Not used it personally but based on both your and MAXI's recommendations, think it's now time to give it a go.


----------



## great gonzo (Nov 4, 2010)

It really is!!
For a light clean up and fill its up there with the best.


This was today after a clay and micro Prime on a black hex pad.

Gonz.


----------



## great gonzo (Nov 4, 2010)

SPARTAN said:


> Pretty sure MAXI-MILAN has been saying how good this is for quite some time now.
> 
> Not used it personally but based on both your and MAXI's recommendations, think it's now time to give it a go.

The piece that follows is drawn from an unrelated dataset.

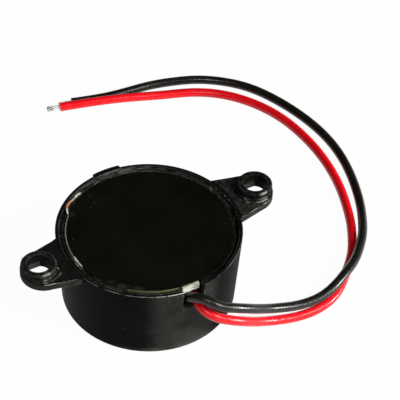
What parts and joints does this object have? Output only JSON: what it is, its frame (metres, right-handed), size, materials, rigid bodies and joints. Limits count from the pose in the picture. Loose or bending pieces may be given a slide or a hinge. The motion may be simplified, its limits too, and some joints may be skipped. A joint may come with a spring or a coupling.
{
  "type": "piezo buzzer",
  "caption": "Round panel-mount piezo buzzer lying on its sound face, back board up, with screw ears beside the rim and limp flying leads from a notch.",
  "frame": {"origin": "centre of the sound face, on the surface the buzzer lies on", "axes": "+Z from the sound face towards the board at the back; +X along the line of the two screw holes; the lead notch faces -Y"},
  "size_m": [0.068, 0.0666, 0.0152],
  "materials": {
    "housing_plastic": "satin, finely textured",
    "board_laminate": "satin solder mask",
    "copper": "flat copper foil",
    "dark_sealant": "uneven, dull",
    "solder": "bright tin solder",
    "brass_sheet": "rolled sheet",
    "piezo_ceramic": "fired, dull",
    "silver_film": "printed silver",
    "white_sealant": "smooth silicone",
    "white_wire": "smooth",
    "blue_wire": "smooth",
    "black_wire": "smooth",
    "moulded_epoxy": "matt",
    "tinned_metal": "tinned",
    "resistor_glaze": "glazed",
    "capacitor_ceramic": "dull",
    "ferrite": "sintered, dull",
    "magnet_wire": "enamelled, glossy",
    "red_insulation": "smooth, limp",
    "black_insulation": "smooth, limp"
  },
  "bodies": {
    "root": {"housing": "housing_plastic", "circuit_board": "board_laminate", "board_pads": "copper", "board_adhesive": "dark_sealant", "solder_joints": "solder", "diaphragm": "brass_sheet", "piezo_ceramic": "piezo_ceramic", "main_electrode": "silver_film", "feedback_electrode": "silver_film", "diaphragm_adhesive": "white_sealant", "piezo_solder": "solder", "drive_wire": "white_wire", "feedback_wire": "blue_wire", "ground_wire": "black_wire", "transistor_body": "moulded_epoxy", "transistor_legs": "tinned_metal", "resistor_bodies": "resistor_glaze", "resistor_caps": "tinned_metal", "diode_body": "moulded_epoxy", "diode_legs": "tinned_metal", "capacitor_body": "capacitor_ceramic", "capacitor_caps": "tinned_metal", "inductor_core": "ferrite", "inductor_winding": "magnet_wire", "inductor_terminals": "tinned_metal", "red_lead": "red_insulation", "red_lead_root": "tinned_metal", "red_lead_tip": "tinned_metal", "black_lead": "black_insulation", "black_lead_root": "tinned_metal", "black_lead_tip": "tinned_metal"}
  },
  "joints": []
}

Spartan I think it's only £10 for a 250ml bottle so not going to brake the bank and a little goes a long way, not sure where my Lime prime fits in now tho.

Gonz.


----------



## O`Neil (Aug 13, 2007)

I tried some ages ago. Maxi-Milan made me get it :thumb:


----------



## MAXI-MILAN (Oct 26, 2008)

Gonzo  use it by rotary and you love it more .

SN Micro Prime or nothing !


----------



## Ads_ClioV6 (Apr 27, 2014)

looks good,could it be used by hand ok,and would it remove previous wax etc or is it too refined?


----------



## great gonzo (Nov 4, 2010)

ADSCLIOCUP said:


> looks good,could it be used by hand ok,and would it remove previous wax etc or is it too refined?

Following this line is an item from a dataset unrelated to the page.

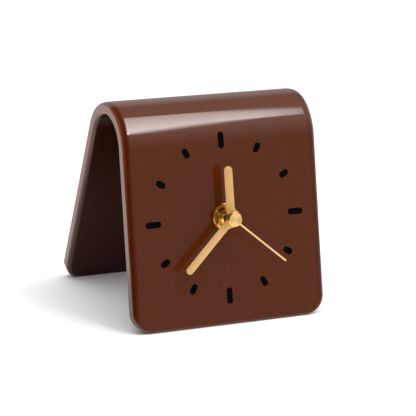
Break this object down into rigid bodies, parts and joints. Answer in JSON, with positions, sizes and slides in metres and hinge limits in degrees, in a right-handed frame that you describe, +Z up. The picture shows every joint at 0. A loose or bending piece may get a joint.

I used it by hand in some tight areas and the finish was the same as the DA. It would definitely remove wax and sealant.

Gonz.


----------



## Ads_ClioV6 (Apr 27, 2014)

thankyou


----------



## sm81 (May 14, 2011)

Is it same kind of product like Britemax Blackmax? Does it help to wax bond better?


----------



## MAXI-MILAN (Oct 26, 2008)

You can use SN Micro Prime in 2 Step Polishing pad > Finishing pad 
all pads works great with SN Micro Prime 3m , Hex logic , LC CCS , Hydro Tech , DJ Fin
without leaves any dust or residue.


----------



## great gonzo (Nov 4, 2010)

MAXI-MILAN said:


> Gonzo  use it by rotary and you love it more .
> 
> SN Micro Prime or nothing !


Really???

That's interesting, I thought it would just need DA to get the best from it. 
Never even thought about using my rotary with a glaze.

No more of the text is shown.